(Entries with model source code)
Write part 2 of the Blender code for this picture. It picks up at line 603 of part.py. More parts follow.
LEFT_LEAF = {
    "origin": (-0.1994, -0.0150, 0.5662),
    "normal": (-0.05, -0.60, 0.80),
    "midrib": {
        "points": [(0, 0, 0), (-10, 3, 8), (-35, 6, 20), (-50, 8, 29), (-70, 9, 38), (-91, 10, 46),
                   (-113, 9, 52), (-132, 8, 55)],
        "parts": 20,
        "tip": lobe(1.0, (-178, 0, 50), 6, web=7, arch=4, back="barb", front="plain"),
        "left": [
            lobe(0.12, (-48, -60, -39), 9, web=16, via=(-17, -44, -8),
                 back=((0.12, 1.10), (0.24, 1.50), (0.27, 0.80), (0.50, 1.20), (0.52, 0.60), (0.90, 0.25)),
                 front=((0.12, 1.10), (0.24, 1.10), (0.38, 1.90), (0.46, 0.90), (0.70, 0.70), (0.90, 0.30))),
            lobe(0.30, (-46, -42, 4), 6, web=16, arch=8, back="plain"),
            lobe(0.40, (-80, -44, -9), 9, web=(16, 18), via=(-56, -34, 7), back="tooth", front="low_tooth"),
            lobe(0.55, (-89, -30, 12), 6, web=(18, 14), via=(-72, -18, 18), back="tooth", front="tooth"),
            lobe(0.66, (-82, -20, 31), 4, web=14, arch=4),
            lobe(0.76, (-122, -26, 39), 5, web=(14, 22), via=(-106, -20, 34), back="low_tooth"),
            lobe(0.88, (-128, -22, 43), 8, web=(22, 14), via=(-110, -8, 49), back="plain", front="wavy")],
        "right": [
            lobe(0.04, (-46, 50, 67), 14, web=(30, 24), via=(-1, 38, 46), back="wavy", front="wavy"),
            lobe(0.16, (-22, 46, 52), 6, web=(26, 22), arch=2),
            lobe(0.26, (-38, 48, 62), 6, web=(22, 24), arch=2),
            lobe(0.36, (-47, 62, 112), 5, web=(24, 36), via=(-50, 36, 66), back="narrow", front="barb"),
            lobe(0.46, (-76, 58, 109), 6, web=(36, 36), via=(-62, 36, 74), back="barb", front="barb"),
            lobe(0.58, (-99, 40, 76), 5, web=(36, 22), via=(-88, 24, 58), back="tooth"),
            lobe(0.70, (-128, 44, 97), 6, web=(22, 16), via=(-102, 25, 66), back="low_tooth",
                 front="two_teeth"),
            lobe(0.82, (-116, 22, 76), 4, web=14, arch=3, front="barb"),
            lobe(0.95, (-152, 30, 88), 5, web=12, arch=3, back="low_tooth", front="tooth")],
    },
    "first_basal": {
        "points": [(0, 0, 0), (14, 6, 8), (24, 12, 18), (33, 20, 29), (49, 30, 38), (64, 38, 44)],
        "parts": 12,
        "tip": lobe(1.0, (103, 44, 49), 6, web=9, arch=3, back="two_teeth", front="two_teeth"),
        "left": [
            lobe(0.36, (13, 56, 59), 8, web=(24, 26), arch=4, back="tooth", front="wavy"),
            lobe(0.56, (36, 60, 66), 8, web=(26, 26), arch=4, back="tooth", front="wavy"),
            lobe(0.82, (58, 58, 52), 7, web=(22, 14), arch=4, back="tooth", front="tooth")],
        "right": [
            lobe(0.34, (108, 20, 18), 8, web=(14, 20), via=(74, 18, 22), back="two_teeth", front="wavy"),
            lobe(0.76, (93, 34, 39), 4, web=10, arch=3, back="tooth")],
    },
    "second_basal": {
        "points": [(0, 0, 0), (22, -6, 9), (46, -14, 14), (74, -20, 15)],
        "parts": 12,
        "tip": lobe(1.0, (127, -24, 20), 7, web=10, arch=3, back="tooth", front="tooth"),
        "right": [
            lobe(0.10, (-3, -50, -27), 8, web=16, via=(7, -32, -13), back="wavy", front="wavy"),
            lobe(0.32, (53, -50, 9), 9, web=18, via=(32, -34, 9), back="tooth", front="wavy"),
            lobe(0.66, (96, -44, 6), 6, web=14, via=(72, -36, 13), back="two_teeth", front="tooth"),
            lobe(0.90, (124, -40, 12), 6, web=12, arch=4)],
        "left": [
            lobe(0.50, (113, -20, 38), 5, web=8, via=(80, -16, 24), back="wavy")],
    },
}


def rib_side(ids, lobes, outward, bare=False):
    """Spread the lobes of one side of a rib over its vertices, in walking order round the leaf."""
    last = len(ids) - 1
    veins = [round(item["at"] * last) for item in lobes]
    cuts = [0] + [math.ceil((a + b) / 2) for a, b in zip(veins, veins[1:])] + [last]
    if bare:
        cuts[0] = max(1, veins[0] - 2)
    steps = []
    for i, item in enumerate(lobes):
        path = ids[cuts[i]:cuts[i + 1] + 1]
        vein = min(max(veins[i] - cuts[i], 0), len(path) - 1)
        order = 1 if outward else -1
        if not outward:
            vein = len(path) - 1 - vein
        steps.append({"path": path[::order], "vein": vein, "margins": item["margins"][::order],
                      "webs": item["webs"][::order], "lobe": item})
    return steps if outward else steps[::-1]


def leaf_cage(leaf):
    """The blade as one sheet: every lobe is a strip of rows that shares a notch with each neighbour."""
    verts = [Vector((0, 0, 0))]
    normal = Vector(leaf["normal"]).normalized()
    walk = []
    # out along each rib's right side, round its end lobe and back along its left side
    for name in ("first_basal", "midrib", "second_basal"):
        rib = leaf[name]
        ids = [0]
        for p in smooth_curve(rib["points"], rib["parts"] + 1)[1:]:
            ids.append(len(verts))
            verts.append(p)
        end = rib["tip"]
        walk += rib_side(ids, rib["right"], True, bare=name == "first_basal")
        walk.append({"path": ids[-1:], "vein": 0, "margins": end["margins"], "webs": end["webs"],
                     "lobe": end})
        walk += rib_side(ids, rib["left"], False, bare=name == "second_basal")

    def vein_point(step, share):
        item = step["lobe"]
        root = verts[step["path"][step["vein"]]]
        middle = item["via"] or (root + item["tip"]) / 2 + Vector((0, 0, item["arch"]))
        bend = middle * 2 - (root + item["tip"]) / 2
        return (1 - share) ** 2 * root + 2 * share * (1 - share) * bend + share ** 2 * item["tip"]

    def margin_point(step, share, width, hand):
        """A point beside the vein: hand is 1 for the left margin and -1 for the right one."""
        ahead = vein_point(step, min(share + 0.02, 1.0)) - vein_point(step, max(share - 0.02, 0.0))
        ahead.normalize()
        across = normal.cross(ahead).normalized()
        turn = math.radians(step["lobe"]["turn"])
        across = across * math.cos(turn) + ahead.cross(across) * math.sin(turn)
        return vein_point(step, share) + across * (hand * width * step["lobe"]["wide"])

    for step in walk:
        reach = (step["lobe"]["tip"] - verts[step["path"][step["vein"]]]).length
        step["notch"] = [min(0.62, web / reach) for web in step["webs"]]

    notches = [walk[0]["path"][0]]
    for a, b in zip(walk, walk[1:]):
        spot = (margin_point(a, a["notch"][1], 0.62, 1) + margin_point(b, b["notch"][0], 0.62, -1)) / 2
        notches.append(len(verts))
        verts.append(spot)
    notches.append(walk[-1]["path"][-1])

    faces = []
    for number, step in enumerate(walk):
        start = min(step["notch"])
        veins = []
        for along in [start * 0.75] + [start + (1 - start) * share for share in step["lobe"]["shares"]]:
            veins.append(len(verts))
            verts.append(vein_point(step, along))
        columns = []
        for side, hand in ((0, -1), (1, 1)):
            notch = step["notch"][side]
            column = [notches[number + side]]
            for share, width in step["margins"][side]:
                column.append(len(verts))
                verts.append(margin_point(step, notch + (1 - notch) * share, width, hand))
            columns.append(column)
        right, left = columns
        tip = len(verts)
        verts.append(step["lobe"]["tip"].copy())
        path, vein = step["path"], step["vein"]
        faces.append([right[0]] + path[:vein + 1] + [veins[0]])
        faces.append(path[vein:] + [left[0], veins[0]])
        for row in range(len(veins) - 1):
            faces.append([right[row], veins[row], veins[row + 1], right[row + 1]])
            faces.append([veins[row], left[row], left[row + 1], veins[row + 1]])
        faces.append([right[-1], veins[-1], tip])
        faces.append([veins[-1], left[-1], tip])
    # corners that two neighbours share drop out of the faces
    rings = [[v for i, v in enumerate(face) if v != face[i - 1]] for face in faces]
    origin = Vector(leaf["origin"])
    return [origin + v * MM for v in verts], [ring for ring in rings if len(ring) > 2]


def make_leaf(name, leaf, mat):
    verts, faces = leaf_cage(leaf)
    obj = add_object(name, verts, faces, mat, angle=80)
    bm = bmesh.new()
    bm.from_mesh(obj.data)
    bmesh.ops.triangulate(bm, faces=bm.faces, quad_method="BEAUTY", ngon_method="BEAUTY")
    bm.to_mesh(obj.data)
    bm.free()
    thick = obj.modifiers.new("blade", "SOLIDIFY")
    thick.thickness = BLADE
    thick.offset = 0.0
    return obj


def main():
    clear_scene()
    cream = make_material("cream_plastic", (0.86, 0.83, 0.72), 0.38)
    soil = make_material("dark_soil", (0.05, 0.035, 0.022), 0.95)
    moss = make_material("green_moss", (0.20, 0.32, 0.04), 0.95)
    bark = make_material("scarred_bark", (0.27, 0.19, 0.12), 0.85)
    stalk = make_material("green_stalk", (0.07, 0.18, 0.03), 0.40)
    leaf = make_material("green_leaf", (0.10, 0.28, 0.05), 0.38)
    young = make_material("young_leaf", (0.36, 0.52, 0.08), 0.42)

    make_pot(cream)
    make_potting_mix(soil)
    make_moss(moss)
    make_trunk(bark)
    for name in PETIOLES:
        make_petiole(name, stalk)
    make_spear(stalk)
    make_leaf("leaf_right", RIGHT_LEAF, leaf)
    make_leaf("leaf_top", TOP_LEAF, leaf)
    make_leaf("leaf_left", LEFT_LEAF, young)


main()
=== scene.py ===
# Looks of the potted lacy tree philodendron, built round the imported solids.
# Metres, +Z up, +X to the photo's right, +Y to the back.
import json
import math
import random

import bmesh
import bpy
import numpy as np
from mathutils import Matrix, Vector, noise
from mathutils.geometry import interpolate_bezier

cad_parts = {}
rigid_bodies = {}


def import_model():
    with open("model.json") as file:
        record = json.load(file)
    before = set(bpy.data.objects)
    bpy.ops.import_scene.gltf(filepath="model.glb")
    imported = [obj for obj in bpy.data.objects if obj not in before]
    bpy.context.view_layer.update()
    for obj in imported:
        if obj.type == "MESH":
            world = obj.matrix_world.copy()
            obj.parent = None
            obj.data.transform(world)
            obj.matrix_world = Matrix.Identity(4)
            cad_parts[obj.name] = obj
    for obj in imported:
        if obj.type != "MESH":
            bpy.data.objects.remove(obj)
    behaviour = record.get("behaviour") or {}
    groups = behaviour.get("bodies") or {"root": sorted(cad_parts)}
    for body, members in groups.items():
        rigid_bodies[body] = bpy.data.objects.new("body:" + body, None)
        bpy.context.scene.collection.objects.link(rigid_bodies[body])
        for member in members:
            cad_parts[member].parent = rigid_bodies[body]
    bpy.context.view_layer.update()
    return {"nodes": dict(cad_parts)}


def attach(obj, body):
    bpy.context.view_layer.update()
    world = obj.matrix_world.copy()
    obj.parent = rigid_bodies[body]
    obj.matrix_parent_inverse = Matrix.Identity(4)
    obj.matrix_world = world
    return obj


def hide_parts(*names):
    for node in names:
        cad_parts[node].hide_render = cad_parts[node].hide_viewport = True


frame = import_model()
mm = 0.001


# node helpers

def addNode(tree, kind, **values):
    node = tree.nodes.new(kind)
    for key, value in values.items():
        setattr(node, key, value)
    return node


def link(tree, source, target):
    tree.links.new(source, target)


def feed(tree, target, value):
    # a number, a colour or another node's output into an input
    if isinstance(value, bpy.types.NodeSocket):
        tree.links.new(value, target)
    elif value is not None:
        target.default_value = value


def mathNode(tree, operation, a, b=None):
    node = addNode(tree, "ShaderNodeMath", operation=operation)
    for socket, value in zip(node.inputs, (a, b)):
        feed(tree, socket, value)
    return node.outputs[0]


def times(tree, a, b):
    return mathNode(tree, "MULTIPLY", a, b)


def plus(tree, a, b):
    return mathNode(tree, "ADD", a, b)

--

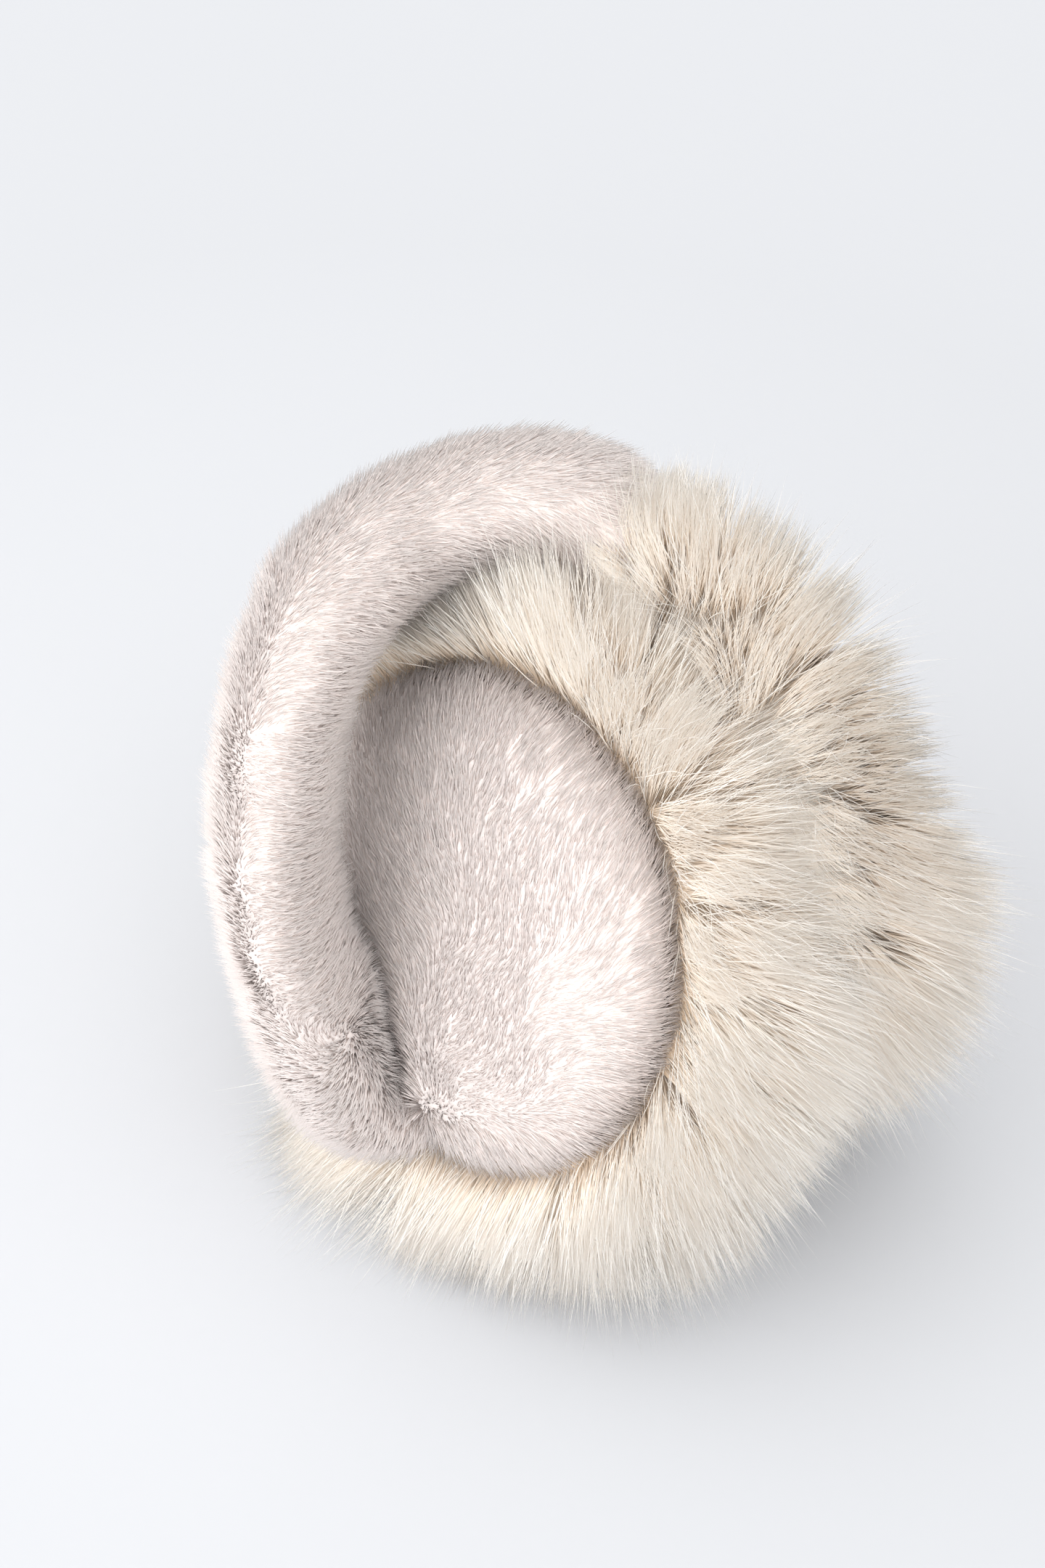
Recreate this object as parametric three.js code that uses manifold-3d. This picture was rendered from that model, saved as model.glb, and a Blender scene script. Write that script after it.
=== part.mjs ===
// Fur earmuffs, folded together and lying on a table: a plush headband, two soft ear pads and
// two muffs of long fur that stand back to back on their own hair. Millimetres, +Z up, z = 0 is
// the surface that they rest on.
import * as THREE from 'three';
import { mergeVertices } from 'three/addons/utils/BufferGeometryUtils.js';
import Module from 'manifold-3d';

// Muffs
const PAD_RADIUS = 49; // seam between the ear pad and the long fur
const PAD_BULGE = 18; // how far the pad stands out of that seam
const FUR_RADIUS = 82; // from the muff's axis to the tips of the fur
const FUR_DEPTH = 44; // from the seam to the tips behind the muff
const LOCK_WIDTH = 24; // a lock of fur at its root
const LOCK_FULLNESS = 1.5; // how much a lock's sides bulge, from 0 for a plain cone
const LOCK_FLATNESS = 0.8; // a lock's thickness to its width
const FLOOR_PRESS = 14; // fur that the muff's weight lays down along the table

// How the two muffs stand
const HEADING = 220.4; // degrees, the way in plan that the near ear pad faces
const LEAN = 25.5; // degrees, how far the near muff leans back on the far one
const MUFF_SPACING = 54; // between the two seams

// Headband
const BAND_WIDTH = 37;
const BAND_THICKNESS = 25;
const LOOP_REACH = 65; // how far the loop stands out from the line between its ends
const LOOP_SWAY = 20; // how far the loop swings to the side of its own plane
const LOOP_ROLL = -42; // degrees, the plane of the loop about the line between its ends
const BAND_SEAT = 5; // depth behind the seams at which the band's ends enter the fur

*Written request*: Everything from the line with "make_pot(cream)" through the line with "obj.matrix_world = Matrix.Identity(4)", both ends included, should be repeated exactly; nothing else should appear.

*Reply to the task*:
    make_pot(cream)
    make_potting_mix(soil)
    make_moss(moss)
    make_trunk(bark)
    for name in PETIOLES:
        make_petiole(name, stalk)
    make_spear(stalk)
    make_leaf("leaf_right", RIGHT_LEAF, leaf)
    make_leaf("leaf_top", TOP_LEAF, leaf)
    make_leaf("leaf_left", LEFT_LEAF, young)


main()
=== scene.py ===
# Looks of the potted lacy tree philodendron, built round the imported solids.
# Metres, +Z up, +X to the photo's right, +Y to the back.
import json
import math
import random

import bmesh
import bpy
import numpy as np
from mathutils import Matrix, Vector, noise
from mathutils.geometry import interpolate_bezier

cad_parts = {}
rigid_bodies = {}


def import_model():
    with open("model.json") as file:
        record = json.load(file)
    before = set(bpy.data.objects)
    bpy.ops.import_scene.gltf(filepath="model.glb")
    imported = [obj for obj in bpy.data.objects if obj not in before]
    bpy.context.view_layer.update()
    for obj in imported:
        if obj.type == "MESH":
            world = obj.matrix_world.copy()
            obj.parent = None
            obj.data.transform(world)
            obj.matrix_world = Matrix.Identity(4)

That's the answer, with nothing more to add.